Exercise goal ▸ Which lines below fall between the one containing "points = [vertex.co" and the one containing "if empty is"? Repeat them exactly, counting both of those lines, and add nothing else.

Collected data ▸
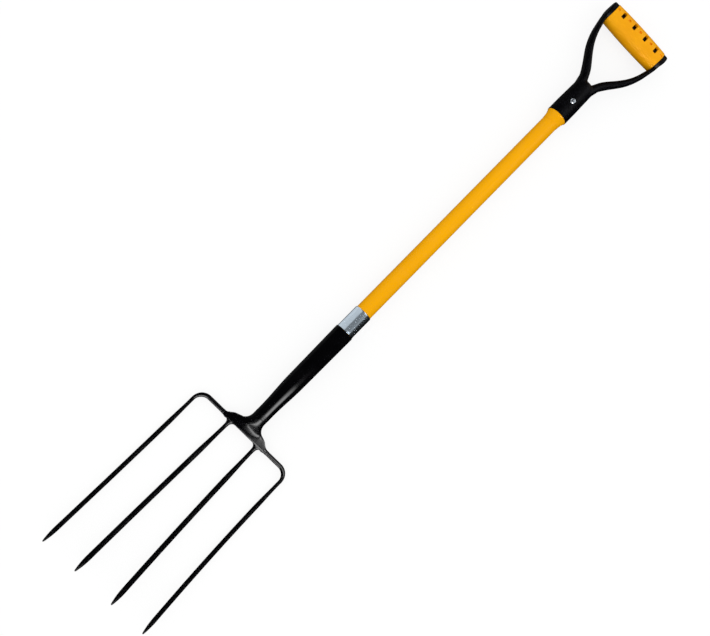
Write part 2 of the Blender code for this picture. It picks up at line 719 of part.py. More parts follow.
def build_yoke(shaft, upper_plug):
    axis = (0, 0, AXIS_HEIGHT)
    body = [
        (0, CROTCH),
        *[crown_point(turn) for turn in CROWN_TURNS],
        (HANDLE_TOP_RADIUS, CROTCH - CROWN_HEIGHT),
        (HANDLE_MOUTH_RADIUS, HANDLE_MOUTH + HANDLE_STRAIGHT),
        (HANDLE_MOUTH_RADIUS, HANDLE_MOUTH + HANDLE_MOUTH_ROUNDING),
        (HANDLE_MOUTH_RADIUS - HANDLE_MOUTH_ROUNDING, HANDLE_MOUTH),
        (0, HANDLE_MOUTH),
    ]
    yoke = turned("d_handle_yoke", body, axis, ALONG_Y)
    for side, word in ((1, "right"), (-1, "left")):
        name = f"yoke_arm_{word}"
        boolean(yoke, place(name, arm_mesh(name, side), axis, cutter=True), "UNION")
    grip_place = (0, GRIP_CENTRE, AXIS_HEIGHT)
    room_radius = max(GRIP_MIDDLE_RADIUS, GRIP_END_RADIUS) + GAP
    room_half = EAR_INSIDE - GAP / 3    # just short of the ears, which close the rest
    boolean(yoke, cylinder_cutter(
        "grip_room", room_radius, -room_half, room_half, grip_place, ALONG_X
    ))

    half_spool = [
        (EAR_RADIUS - EAR_ROUNDING, EAR_OUTSIDE),
        (EAR_RADIUS - ARC_MIDDLE * EAR_ROUNDING, EAR_OUTSIDE - ARC_MIDDLE * EAR_ROUNDING),
        (EAR_RADIUS, EAR_OUTSIDE - EAR_ROUNDING),
        (EAR_RADIUS, EAR_INSIDE),
        (GRIP_BAR_RADIUS, EAR_INSIDE),
    ]
    lower_half = [(radius, -height) for radius, height in reversed(half_spool)]
    spool = [(0, EAR_OUTSIDE), *half_spool, *lower_half, (0, -EAR_OUTSIDE)]
    boolean(yoke, turned("ears_and_bar", spool, grip_place, ALONG_X, cutter=True), "UNION")

    boolean(yoke, cylinder_cutter(
        "handle_bore", SHAFT_RADIUS + GAP, HANDLE_MOUTH - CUT_THROUGH, BORE_END, axis, ALONG_Y
    ))
    build_handle_rivet(yoke, shaft, upper_plug)


def build_handle_rivet(yoke, shaft, upper_plug):
    """A rivet with a domed head in front, through everything, set over a washer at the back."""
    place_at = (0, RIVET_STATION, AXIS_HEIGHT)
    seat = HANDLE_MOUTH_RADIUS - SPOT_FACE_DEPTH
    pocket_floor = HANDLE_MOUTH_RADIUS - TAIL_POCKET_DEPTH
    spot_face = cylinder_cutter(
        "spot_face", RIVET_HEAD_RADIUS + SPOT_FACE_CLEARANCE, seat, CUT_THROUGH, place_at, UPRIGHT
    )
    tail_pocket = cylinder_cutter(
        "tail_pocket", WASHER_RADIUS + GAP, pocket_floor, CUT_THROUGH, place_at, UPSIDE_DOWN
    )
    hole = cylinder_cutter(
        "rivet_hole", PIN_RADIUS + GAP, -CUT_THROUGH, CUT_THROUGH, place_at, UPRIGHT, BAR_STEPS
    )
    for cutter in (spot_face, tail_pocket, hole):
        boolean(yoke, cutter)
    for drilled in (shaft, upper_plug):
        boolean(drilled, hole)

    washer_top = pocket_floor + GAP
    washer_bottom = washer_top + WASHER_THICKNESS
    turned(
        "rivet_washer",
        [
            (WASHER_RADIUS, washer_bottom),
            (WASHER_RADIUS, washer_top),
            (PIN_RADIUS + GAP, washer_top),
            (PIN_RADIUS + GAP, washer_bottom),
        ],
        place_at,
        UPSIDE_DOWN,
        ring=True,
        steps=BAR_STEPS,
    )
    under_head = seat + GAP
    dome = []
    for angle in RIVET_DOME_TURNS:
        turn = math.radians(angle)
        radius = RIVET_HEAD_RADIUS * math.cos(turn)
        dome.append((radius, under_head + RIVET_HEAD_HEIGHT * math.sin(turn)))
    tail_top = -(washer_bottom + GAP)
    tail_bottom = tail_top - TAIL_HEIGHT
    shank = [
        (PIN_RADIUS, under_head),
        (PIN_RADIUS, tail_top),
        (TAIL_RADIUS, tail_top),
        (TAIL_RADIUS - TAIL_BEVEL, tail_bottom),
        (0, tail_bottom),
    ]
    turned("handle_rivet", dome + shank, place_at, UPRIGHT, steps=BAR_STEPS)


def window_cutter(name, x):
    """A slot through the sleeve, front and back, with its upright corners rounded."""
    depth = 4 * GRIP_MIDDLE_RADIUS
    shape = bmesh.new()
    bmesh.ops.create_cube(shape, size=1)
    bmesh.ops.scale(shape, vec=(WINDOW_WIDTH, WINDOW_LENGTH, depth), verts=shape.verts)
    upright = [
        edge for edge in shape.edges
        if abs(edge.verts[0].co.z - edge.verts[1].co.z) > GRIP_MIDDLE_RADIUS
    ]
    bmesh.ops.bevel(
        shape, geom=upright, offset=WINDOW_ROUNDING, segments=3, profile=0.5, affect="EDGES"
    )
    mesh = bpy.data.meshes.new(name)
    shape.to_mesh(mesh)
    shape.free()
    turn = (-WINDOW_TURN, 0, 0)
    return place(name, mesh, (x, GRIP_CENTRE, AXIS_HEIGHT), turn, cutter=True)


def build_grip():
    end = GRIP_HALF_LENGTH
    edge = GRIP_ROUNDING
    outside = [(grip_radius(end) - edge, end)]
    outside += [(grip_radius(x), x) for x in stations(end - edge, edge - end, 12)]
    outside += [(grip_radius(end) - edge, -end)]
    bore = GRIP_BAR_RADIUS + GAP
    inside = [(bore, -end), (bore, end)]
    grip_place = (0, GRIP_CENTRE, AXIS_HEIGHT)
    sleeve = turned("grip_sleeve", outside + inside, grip_place, ALONG_X, ring=True)
    for index, share in enumerate((-1.5, -0.5, 0.5, 1.5)):
        boolean(sleeve, window_cutter(f"window_{index}", share * WINDOW_PITCH))
    front = (-WINDOW_TURN, 0, 0)
    back = (math.radians(180) - WINDOW_TURN, 0, 0)
    for index in range(-2, 3):
        x = index * WINDOW_PITCH
        bottom = grip_radius(x) - DIMPLE_DEPTH
        for face, turn in (("front", front), ("back", back)):
            dimple = cylinder_cutter(
                f"dimple_{face}_{index + 2}", DIMPLE_RADIUS, bottom, CUT_THROUGH,
                (x, GRIP_CENTRE, AXIS_HEIGHT), turn, steps=12,
            )
            boolean(sleeve, dimple)


build_tines()
build_crosshead()
shaft_and_plug = build_socket_and_shaft()
build_yoke(*shaft_and_plug)
build_grip()
for item in PARTS.objects:
    if item.type == "MESH":
        round_shading(item.data)
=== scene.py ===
"""The looks of a four-tine pitchfork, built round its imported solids, in metres.

The fork lies on its back with its length along Y, the tips towards -Y and the D-handle towards +Y.
The sections follow the fork as it is put together: head, socket, ferrule, shaft, D-handle, grip.
"""

import math

import bmesh
import bpy
from mathutils import Matrix, Vector


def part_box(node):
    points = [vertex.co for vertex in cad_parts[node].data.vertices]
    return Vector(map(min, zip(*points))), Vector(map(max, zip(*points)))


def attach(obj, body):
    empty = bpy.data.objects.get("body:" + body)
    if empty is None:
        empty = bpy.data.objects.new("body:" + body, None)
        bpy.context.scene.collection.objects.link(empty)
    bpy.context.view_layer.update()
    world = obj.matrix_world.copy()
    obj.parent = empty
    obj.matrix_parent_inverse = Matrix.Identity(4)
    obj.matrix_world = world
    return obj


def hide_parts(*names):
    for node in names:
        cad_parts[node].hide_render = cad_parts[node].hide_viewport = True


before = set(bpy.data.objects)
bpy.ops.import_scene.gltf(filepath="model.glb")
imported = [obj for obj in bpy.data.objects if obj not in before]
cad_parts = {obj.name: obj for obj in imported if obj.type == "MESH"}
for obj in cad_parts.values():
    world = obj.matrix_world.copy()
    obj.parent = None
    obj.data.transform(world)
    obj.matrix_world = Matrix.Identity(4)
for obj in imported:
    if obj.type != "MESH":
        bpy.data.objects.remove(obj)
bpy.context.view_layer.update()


# Crosshead and neck
# One steel forging: a flat-backed plate across the four tines that rises in a goose neck to the
# socket's axis. It is forged in one blow, so all its inside corners are soft, and it is painted
# gloss black after welding.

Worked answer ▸
    points = [vertex.co for vertex in cad_parts[node].data.vertices]
    return Vector(map(min, zip(*points))), Vector(map(max, zip(*points)))


def attach(obj, body):
    empty = bpy.data.objects.get("body:" + body)
    if empty is None:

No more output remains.